* Stored entries *
***
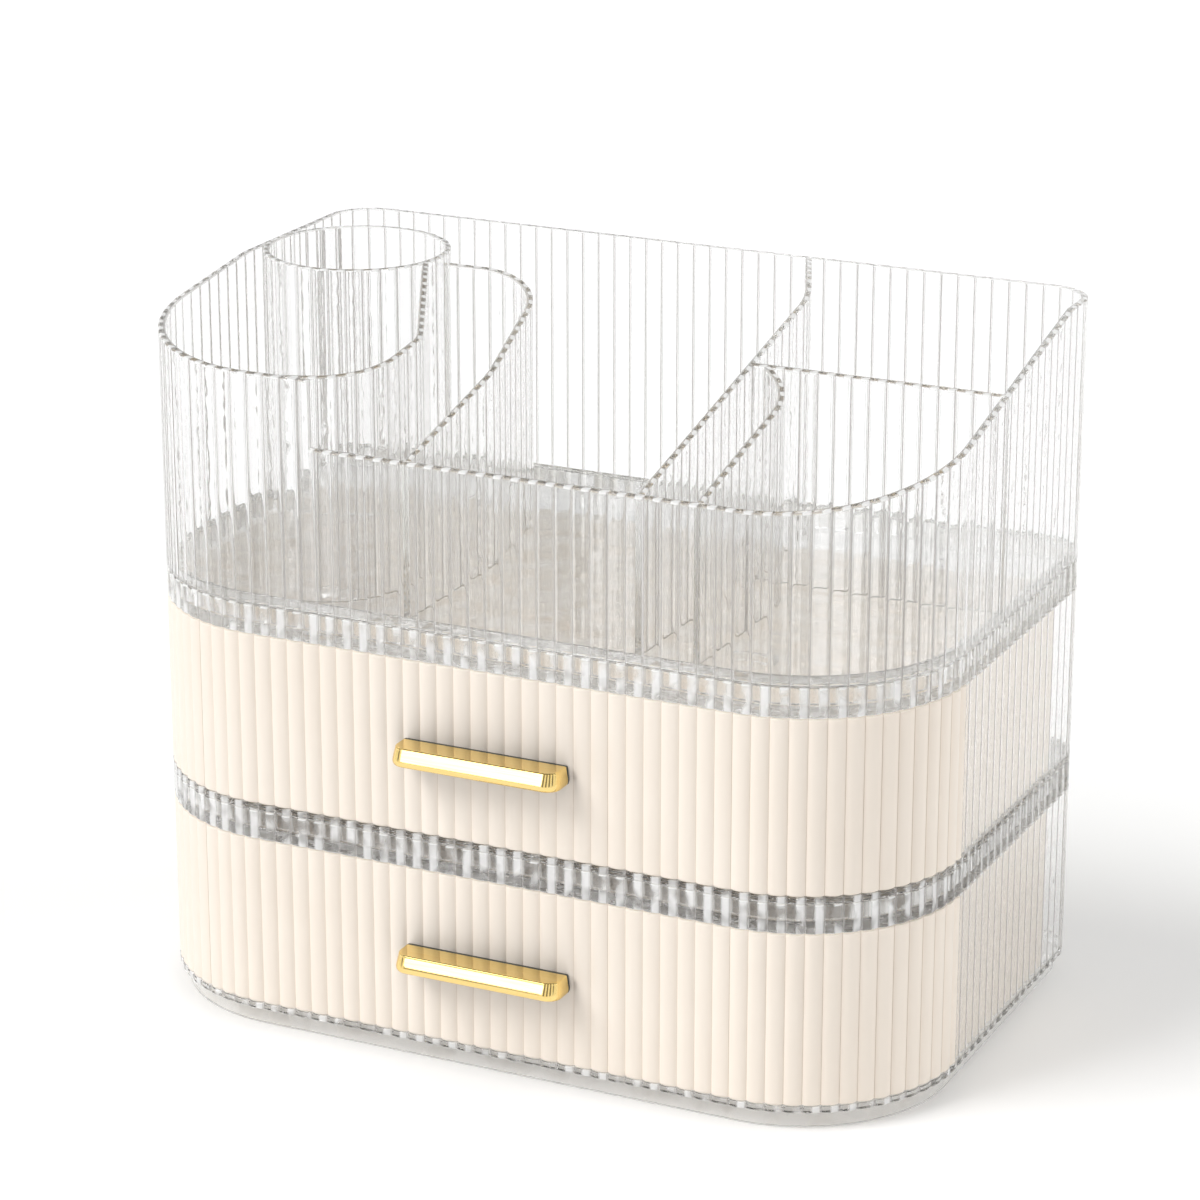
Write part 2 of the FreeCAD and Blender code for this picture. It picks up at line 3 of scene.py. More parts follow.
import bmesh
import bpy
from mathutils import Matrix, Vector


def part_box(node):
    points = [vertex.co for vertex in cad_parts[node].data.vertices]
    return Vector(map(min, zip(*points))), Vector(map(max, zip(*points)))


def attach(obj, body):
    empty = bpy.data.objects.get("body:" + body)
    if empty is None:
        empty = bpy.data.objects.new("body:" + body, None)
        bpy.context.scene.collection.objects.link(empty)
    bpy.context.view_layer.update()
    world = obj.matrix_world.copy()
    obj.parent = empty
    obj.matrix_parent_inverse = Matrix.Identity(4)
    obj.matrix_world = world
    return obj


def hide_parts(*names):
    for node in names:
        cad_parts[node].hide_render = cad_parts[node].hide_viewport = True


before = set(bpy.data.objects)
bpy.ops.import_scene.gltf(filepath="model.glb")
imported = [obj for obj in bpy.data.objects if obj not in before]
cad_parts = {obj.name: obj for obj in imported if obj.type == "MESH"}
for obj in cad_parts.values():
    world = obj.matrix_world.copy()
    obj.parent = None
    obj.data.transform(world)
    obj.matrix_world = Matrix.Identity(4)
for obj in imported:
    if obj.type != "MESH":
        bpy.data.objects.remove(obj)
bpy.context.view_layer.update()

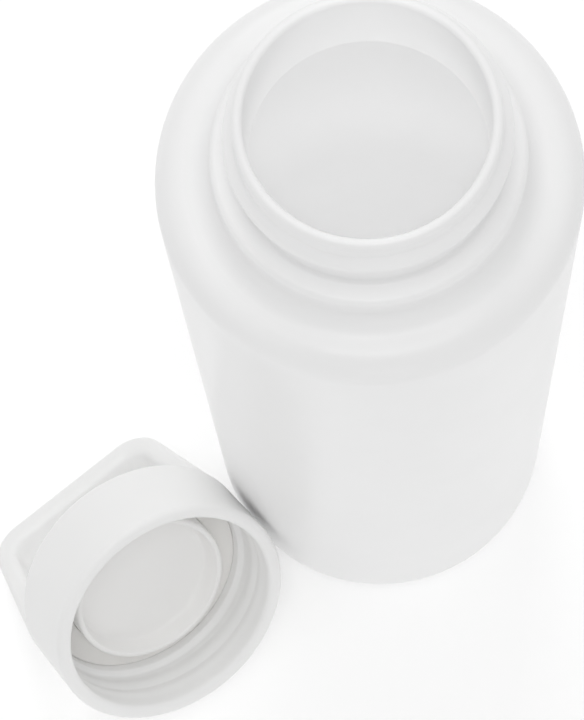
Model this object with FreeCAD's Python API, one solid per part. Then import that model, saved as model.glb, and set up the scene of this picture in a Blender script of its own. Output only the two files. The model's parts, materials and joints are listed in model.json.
***
* Given task *
Copy every line verbatim.

* Full output *
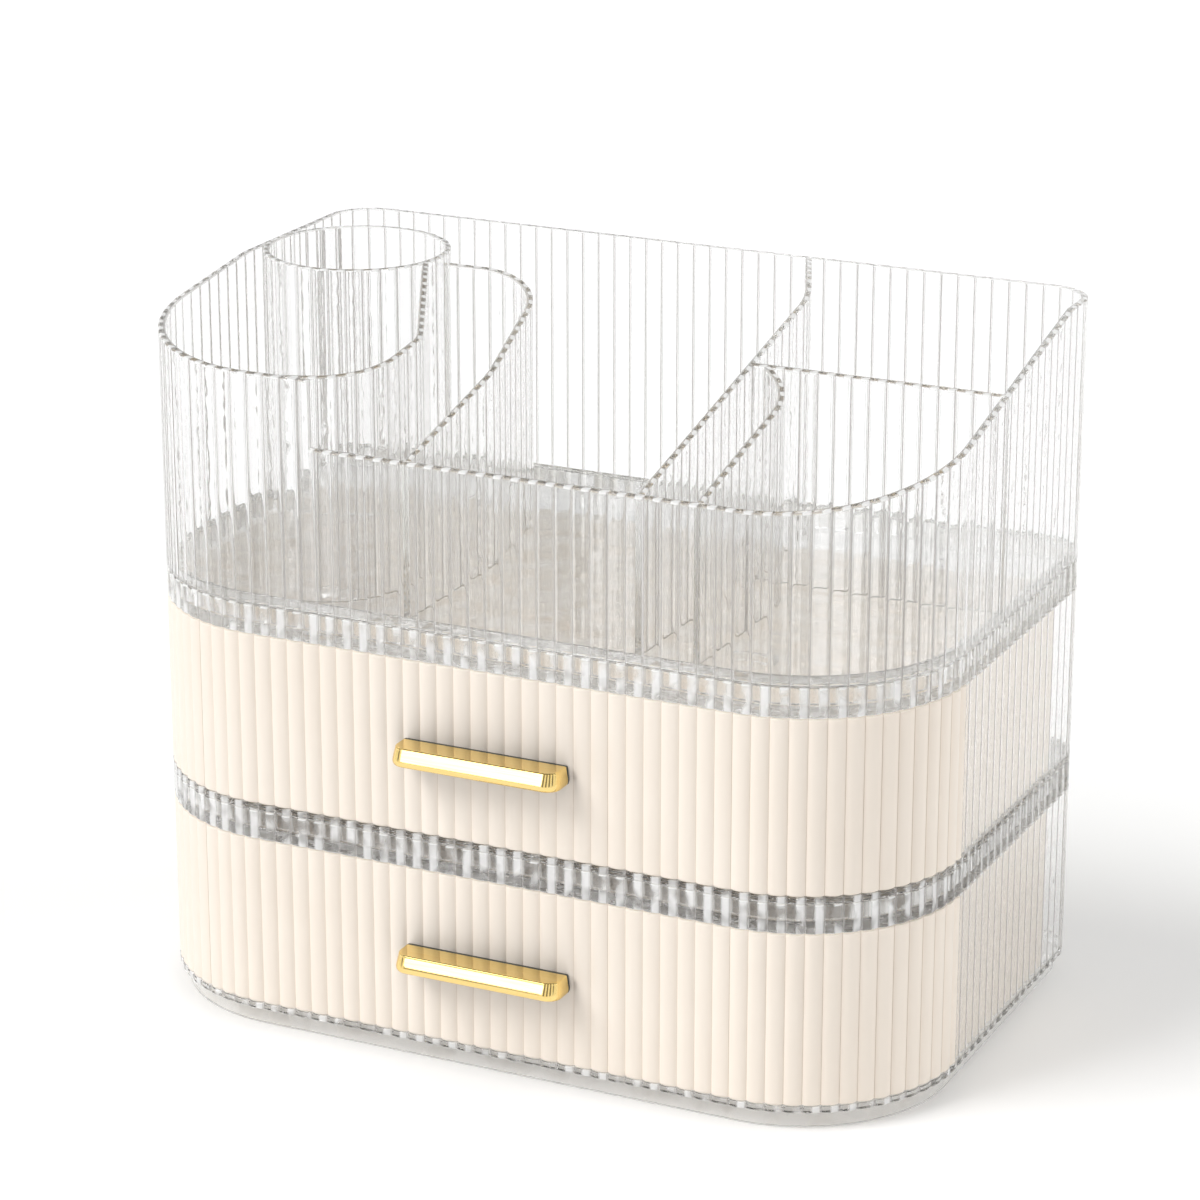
Write part 2 of the FreeCAD and Blender code for this picture. It picks up at line 3 of scene.py. More parts follow.
import bmesh
import bpy
from mathutils import Matrix, Vector


def part_box(node):
    points = [vertex.co for vertex in cad_parts[node].data.vertices]
    return Vector(map(min, zip(*points))), Vector(map(max, zip(*points)))


def attach(obj, body):
    empty = bpy.data.objects.get("body:" + body)
    if empty is None:
        empty = bpy.data.objects.new("body:" + body, None)
        bpy.context.scene.collection.objects.link(empty)
    bpy.context.view_layer.update()
    world = obj.matrix_world.copy()
    obj.parent = empty
    obj.matrix_parent_inverse = Matrix.Identity(4)
    obj.matrix_world = world
    return obj


def hide_parts(*names):
    for node in names:
        cad_parts[node].hide_render = cad_parts[node].hide_viewport = True


before = set(bpy.data.objects)
bpy.ops.import_scene.gltf(filepath="model.glb")
imported = [obj for obj in bpy.data.objects if obj not in before]
cad_parts = {obj.name: obj for obj in imported if obj.type == "MESH"}
for obj in cad_parts.values():
    world = obj.matrix_world.copy()
    obj.parent = None
    obj.data.transform(world)
    obj.matrix_world = Matrix.Identity(4)
for obj in imported:
    if obj.type != "MESH":
        bpy.data.objects.remove(obj)
bpy.context.view_layer.update()

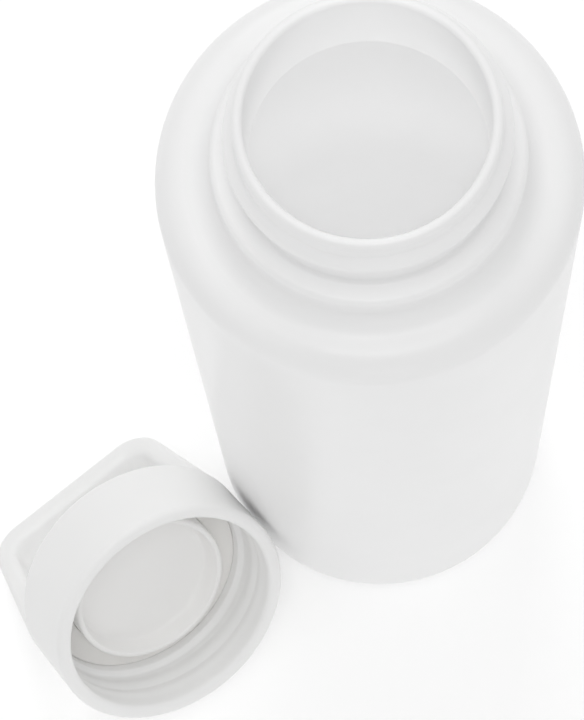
Model this object with FreeCAD's Python API, one solid per part. Then import that model, saved as model.glb, and set up the scene of this picture in a Blender script of its own. Output only the two files. The model's parts, materials and joints are listed in model.json.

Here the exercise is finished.